_GOAL OF THE EXERCISE_
Please write out the complete listing that follows, exactly as it reads.

--- BEGIN ---

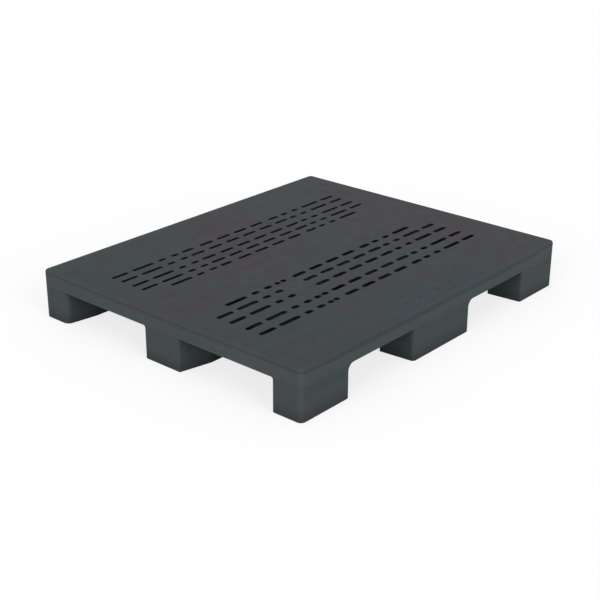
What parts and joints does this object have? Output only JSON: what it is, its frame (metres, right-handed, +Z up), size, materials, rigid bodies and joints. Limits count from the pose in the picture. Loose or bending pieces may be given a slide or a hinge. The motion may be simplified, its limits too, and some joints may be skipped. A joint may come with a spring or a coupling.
{
  "type": "plastic pallet",
  "caption": "Low plastic pallet with a closed slotted deck over a steel-stiffened tray, on separate block feet that leave fork ways along both directions.",
  "frame": {"origin": "on the floor under the middle of the pallet's footprint", "axes": "+X to the right along the 1000 mm side seen from the front, +Y from front to back along the 1200 mm side, +Z up"},
  "size_m": [1, 1.2, 0.15],
  "materials": {
    "deck_plastic": "recycled polyethylene, moulded, fine matte grain with faint flow mottling, rubbed edges",
    "tray_plastic": "recycled polyethylene, moulded, fine matte grain",
    "foot_plastic": "recycled polyethylene, moulded, matte, scuffed darker near the floor",
    "tube_steel": "galvanised steel tube, dull spangle",
    "screw_steel": "zinc-plated steel"
  },
  "bodies": {
    "root": {"base_tray": "tray_plastic", "deck_panel": "deck_plastic", "foot_back_left": "foot_plastic", "foot_back_middle": "foot_plastic", "foot_back_right": "foot_plastic", "foot_centre": "foot_plastic", "foot_front_left": "foot_plastic", "foot_front_middle": "foot_plastic", "foot_front_right": "foot_plastic", "foot_middle_left": "foot_plastic", "foot_middle_right": "foot_plastic", "screw_back_left_1": "screw_steel", "screw_back_left_2": "screw_steel", "screw_back_middle_1": "screw_steel", "screw_back_middle_2": "screw_steel", "screw_back_right_1": "screw_steel", "screw_back_right_2": "screw_steel", "screw_centre_1": "screw_steel", "screw_centre_2": "screw_steel", "screw_centre_3": "screw_steel", "screw_centre_4": "screw_steel", "screw_front_left_1": "screw_steel", "screw_front_left_2": "screw_steel", "screw_front_middle_1": "screw_steel", "screw_front_middle_2": "screw_steel", "screw_front_right_1": "screw_steel", "screw_front_right_2": "screw_steel", "screw_middle_left_1": "screw_steel", "screw_middle_left_2": "screw_steel", "screw_middle_left_3": "screw_steel", "screw_middle_left_4": "screw_steel", "screw_middle_right_1": "screw_steel", "screw_middle_right_2": "screw_steel", "screw_middle_right_3": "screw_steel", "screw_middle_right_4": "screw_steel", "steel_tube_left": "tube_steel", "steel_tube_middle": "tube_steel", "steel_tube_right": "tube_steel"}
  },
  "joints": []
}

--- END ---

_WRITTEN ANSWER_
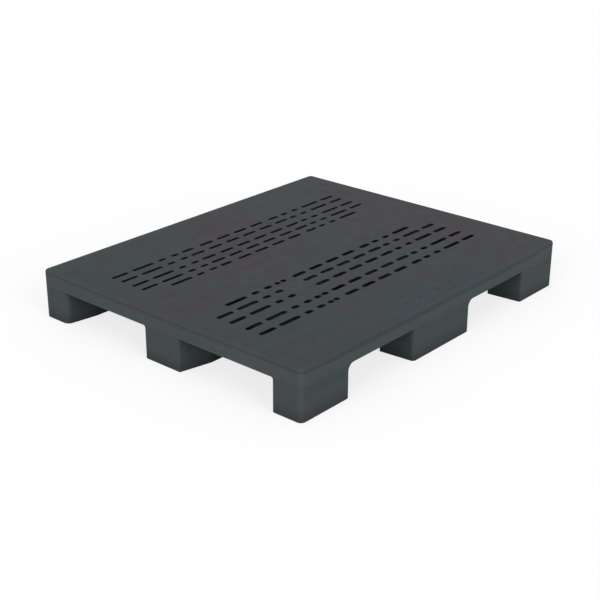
What parts and joints does this object have? Output only JSON: what it is, its frame (metres, right-handed, +Z up), size, materials, rigid bodies and joints. Limits count from the pose in the picture. Loose or bending pieces may be given a slide or a hinge. The motion may be simplified, its limits too, and some joints may be skipped. A joint may come with a spring or a coupling.
{
  "type": "plastic pallet",
  "caption": "Low plastic pallet with a closed slotted deck over a steel-stiffened tray, on separate block feet that leave fork ways along both directions.",
  "frame": {"origin": "on the floor under the middle of the pallet's footprint", "axes": "+X to the right along the 1000 mm side seen from the front, +Y from front to back along the 1200 mm side, +Z up"},
  "size_m": [1, 1.2, 0.15],
  "materials": {
    "deck_plastic": "recycled polyethylene, moulded, fine matte grain with faint flow mottling, rubbed edges",
    "tray_plastic": "recycled polyethylene, moulded, fine matte grain",
    "foot_plastic": "recycled polyethylene, moulded, matte, scuffed darker near the floor",
    "tube_steel": "galvanised steel tube, dull spangle",
    "screw_steel": "zinc-plated steel"
  },
  "bodies": {
    "root": {"base_tray": "tray_plastic", "deck_panel": "deck_plastic", "foot_back_left": "foot_plastic", "foot_back_middle": "foot_plastic", "foot_back_right": "foot_plastic", "foot_centre": "foot_plastic", "foot_front_left": "foot_plastic", "foot_front_middle": "foot_plastic", "foot_front_right": "foot_plastic", "foot_middle_left": "foot_plastic", "foot_middle_right": "foot_plastic", "screw_back_left_1": "screw_steel", "screw_back_left_2": "screw_steel", "screw_back_middle_1": "screw_steel", "screw_back_middle_2": "screw_steel", "screw_back_right_1": "screw_steel", "screw_back_right_2": "screw_steel", "screw_centre_1": "screw_steel", "screw_centre_2": "screw_steel", "screw_centre_3": "screw_steel", "screw_centre_4": "screw_steel", "screw_front_left_1": "screw_steel", "screw_front_left_2": "screw_steel", "screw_front_middle_1": "screw_steel", "screw_front_middle_2": "screw_steel", "screw_front_right_1": "screw_steel", "screw_front_right_2": "screw_steel", "screw_middle_left_1": "screw_steel", "screw_middle_left_2": "screw_steel", "screw_middle_left_3": "screw_steel", "screw_middle_left_4": "screw_steel", "screw_middle_right_1": "screw_steel", "screw_middle_right_2": "screw_steel", "screw_middle_right_3": "screw_steel", "screw_middle_right_4": "screw_steel", "steel_tube_left": "tube_steel", "steel_tube_middle": "tube_steel", "steel_tube_right": "tube_steel"}
  },
  "joints": []
}